Korea Centers for Disease Control and Prevention (KCDC) on Monday said a total of 51 persons from Daegu and the surrounding North Gyeongsang Province tested positive for COVID-19 a “relatively short time” after they were released.
The virus likely was reactivated, said KCDC Director-General Jeong Eun-kyeong, instead of the people being reinfected once they left, South Korea’s Yonhap news agency reported.
The group of people came from the epicenter of South Korea’s coronavirus outbreak in Daegu.
Health authorities told Yonhap news agency that a team of investigators has been sent to Daegu to conduct an epidemiological investigation into the cases.
In March, the South China Morning Post reported that doctors in Wuhan, China – where the virus emerged – said that as many as 10 percent of coronavirus patients had tested positive again after being discharged from the hospital.
Wang Wei, the president of Tongji Hospital where the first COVID-19 case was identified, told state broadcaster CCTV that those who tested positive did not have any symptoms and none of their close contacts had been infected.
While surveillance of similar patients showed that 80 to 90 percent had no trace of the virus in their system one month after being discharged from the hospital, Wang said officials were only working with “small samples.”
Following this latest development, officials are now considering using electronic wristbands to monitor the growing number of people placed under self-quarantine to slow the spread of COVID-19 as 47 new cases were reported.
South Korea has been enforcing 14-day quarantines on all passengers arriving from overseas to stem a rise in imported infections.
More than 46,500 people were under self-quarantine as of Monday evening, including 38,400 who recently arrived from abroad, according to Lee Byeong-cheol, an official from the Ministry of the Interior and Safety.

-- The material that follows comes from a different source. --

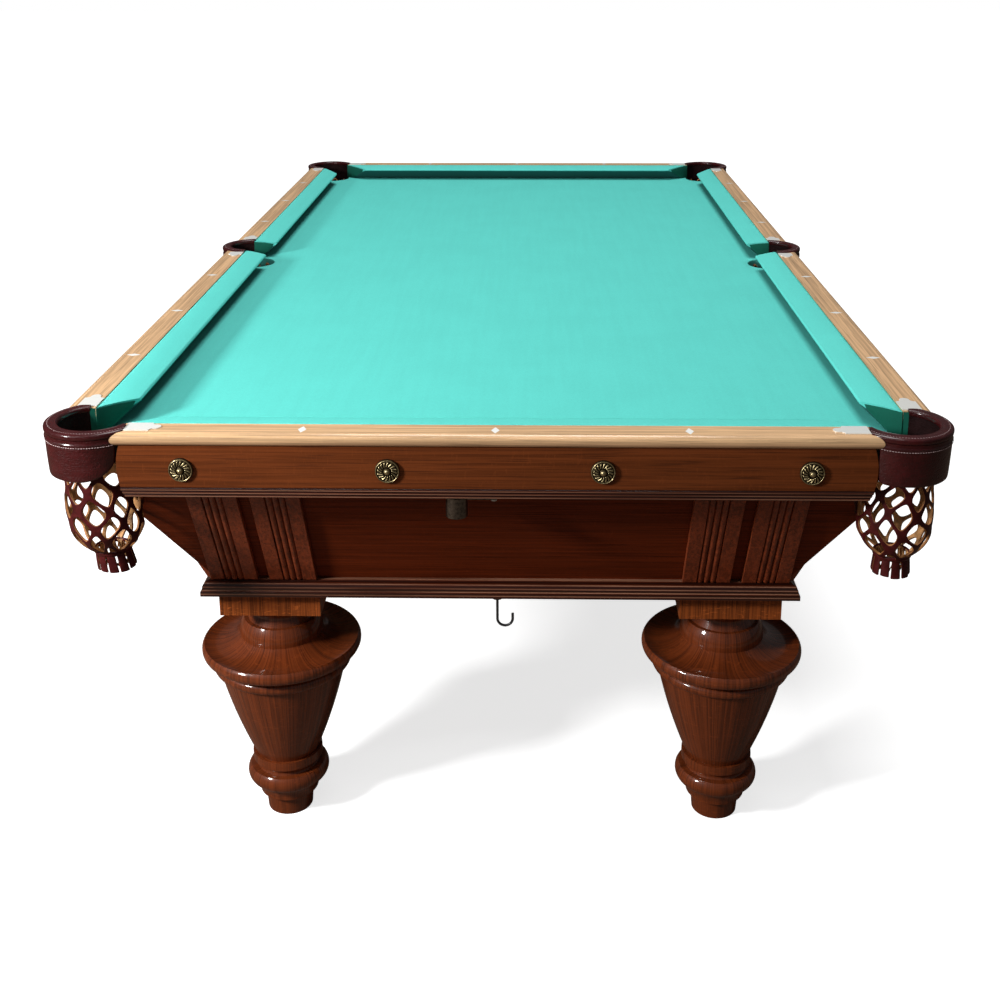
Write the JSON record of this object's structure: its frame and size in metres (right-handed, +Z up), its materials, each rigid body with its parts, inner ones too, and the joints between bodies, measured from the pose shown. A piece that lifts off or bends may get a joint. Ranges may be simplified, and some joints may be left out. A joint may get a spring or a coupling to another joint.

That number could grow to 80,000 or 90,000.
Health Ministry official Yoon Tae-ho on Tuesday acknowledged that wristbands would come with privacy concerns. It wasn’t clear how South Korea would enforce the wristbands, but the country has previously warned of a crackdown on those who disobey quarantines.
Yoon said such devices were among several measures discussed as “practical and effective ways” to monitor people isolated at homes and facilities.